Enfin, la convention citoyenne a proposé un exemple de procédure qui permettrait d’encadrer les demandes d’Aide Active à Mourir. En gros, le patient devrait faire plusieurs demandes officielles, puis passer une évaluation de discernement (pour qu’on soit sûr qu’il comprenne bien les enjeux), puis refaire une demande avant qu’une commission décide ou non d’accorder l’Aide Active à Mourir. Bref, avec une procédure comme ça, on s’assurerait que les personnes qui demandent à mourir sont pleinement conscientes de ce qu’elles font, et pleinement décidées à aller jusqu’au bout.

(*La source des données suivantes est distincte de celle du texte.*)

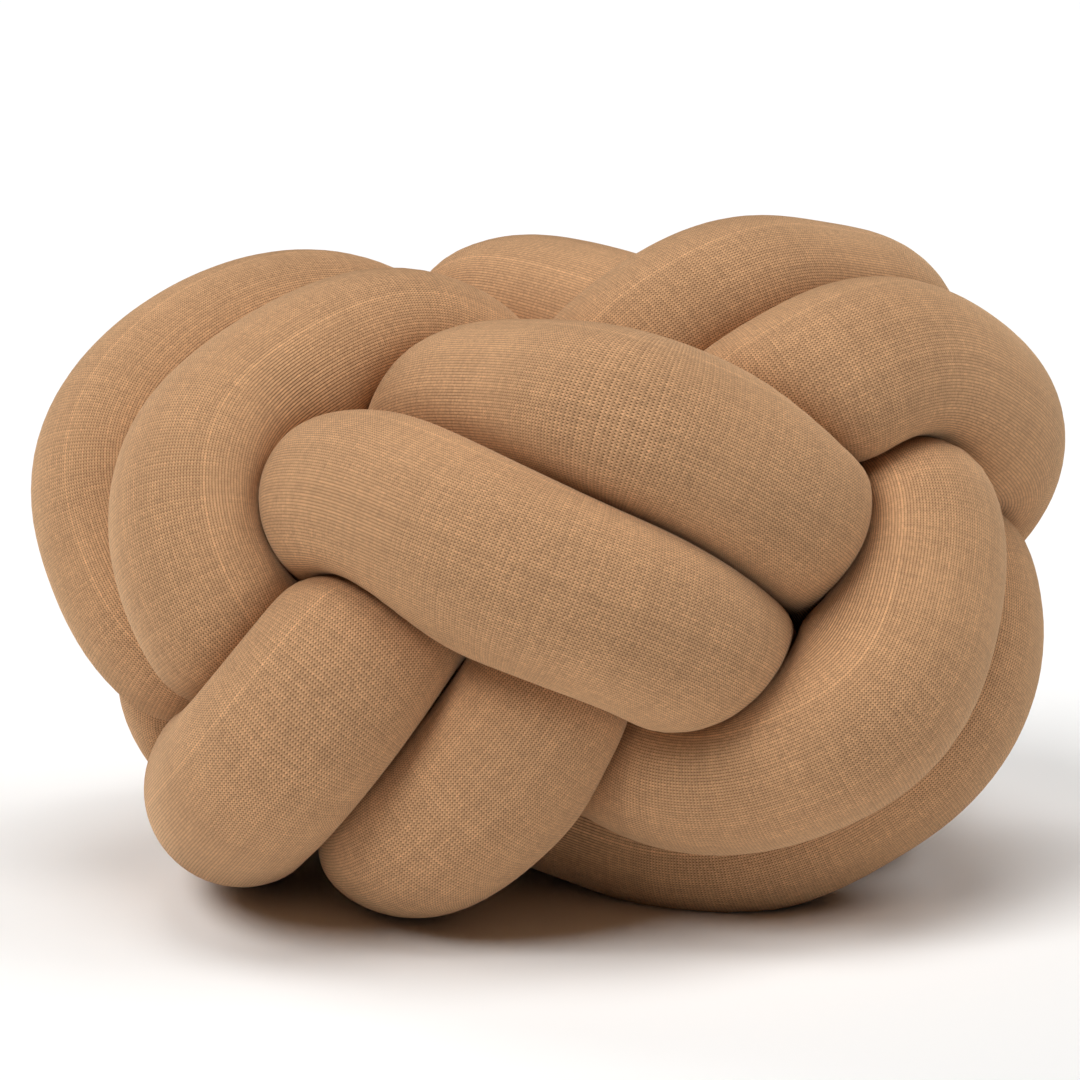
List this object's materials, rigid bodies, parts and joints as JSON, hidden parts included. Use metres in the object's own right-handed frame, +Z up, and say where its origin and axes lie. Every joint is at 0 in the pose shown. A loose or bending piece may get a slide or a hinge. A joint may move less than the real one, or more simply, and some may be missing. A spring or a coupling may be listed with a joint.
{
  "type": "knot cushion",
  "caption": "Soft knitted cushion: a long stuffed tube woven into a tight rounded knot, its strands lying in pairs.",
  "frame": {"origin": "on the ground under the middle of the knot's box", "axes": "+X to the right along the knot's width, -Y to the front, +Z up"},
  "size_m": [0.5986, 0.5014, 0.3879],
  "materials": {
    "knitted_cloth": "matte"
  },
  "bodies": {
    "root": {"knotted_tube": "knitted_cloth"}
  },
  "joints": []
}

Dans ce contexte, qui pourrait demander à mourir ?
Tous les citoyens ayant participé à la convention citoyenne ne sont pas d’accord (c’est normal), mais pour la majorité, il faudrait pouvoir justifier d’une situation incurable et d’une grande souffrance qui résiste aux traitements pour avoir le droit à une Aide Active à Mourir. Traduction : il faudrait avoir très mal, même sous médocs, et être sûr de ne jamais guérir. Ah oui, et il faudrait que la personne soit volontaire pour mourir, évidemment.
Là où les débats deviennent plus complexes, c’est lorsqu’il faut se demander si on doit ouvrir l’Aide Active à Mourir aux mineurs, aux personnes atteintes de souffrances psychiques ou à celles qui ressentent une souffrance existentielle (celles qui ne trouvent plus de sens dans la vie). Toutes ces questions sont évidemment hyper difficiles à résoudre dès lors qu’on n’adopte pas un point de vue radical, et a priori on n’est pas prêt de mettre tout le monde d’accord.
Les soignants seraient obligés de pratiquer le suicide assisté ?
Admettons que le processus existe et que le patient ait pu obtenir le droit à l’Aide Active à Mourir, on ne pourrait pas forcer les soignants à y participer. Ils pourraient faire valoir leur clause de conscience pour refuser de donner la mort ou d’en donner les moyens au patient. C’est en tout cas ce que demande la convention citoyenne, et on peut tout à fait le comprendre : il s’agit d’un acte très difficile.
Du coup, la loi va changer ou pas ?
Eh bien oui. Enfin, c’est ce qu’il faut croire, puisque Emmanuel Macron, après avoir écouté les conclusions de la convention citoyenne sur la fin de vie, a demandé à ce qu’un nouveau projet de loi soit présenté d’ici la fin de l’été. Il a aussi annoncé vouloir renforcer l’accès aux soins palliatifs. Pour le reste, on n’en sait honnêtement pas beaucoup plus. Il faudra découvrir le projet de loi puis suivre les débats de l’Assemblée Nationale et du Sénat pour être fixé.
Quels pays ont déjà légalisé l'Aide Active à Mourir ?
Sous des noms différents, et avec des procédures différentes, on ne compte aujourd’hui que 12 pays qui autorisent l’Aide Active à Mourir : la Belgique, le Portugal, la Suisse, les Pays-Bas, l’Inde, la Colombie, le Luxembourg, le Canada, l’Espagne, le Japon, l’Albanie et cinq États de l’Australie. D’autres, comme la France, autorisent l’euthanasie « passive » (l’arrêt des soins), et dans quelques-uns, tout ça est encore parfaitement illégal.
Est-ce qu'un.e Français.e peut aller dans un pays autorisant l'Aide Active à Mourir pour en profiter ?
Oui, c’est possible, avec des règles différentes selon les pays. Mais, évidemment, les procédures sont complexes et les médecins de ces pays rejettent beaucoup de demandes inadaptées aux processus en vigueur. Heureusement, en même temps.
Allez, y’a plus qu’à espérer qu’on ait une bonne loi pour que plus personne ne souffre inutilement. Croisons les doigts.
Sources : Public Sénat, Franceinfo, Ouest France.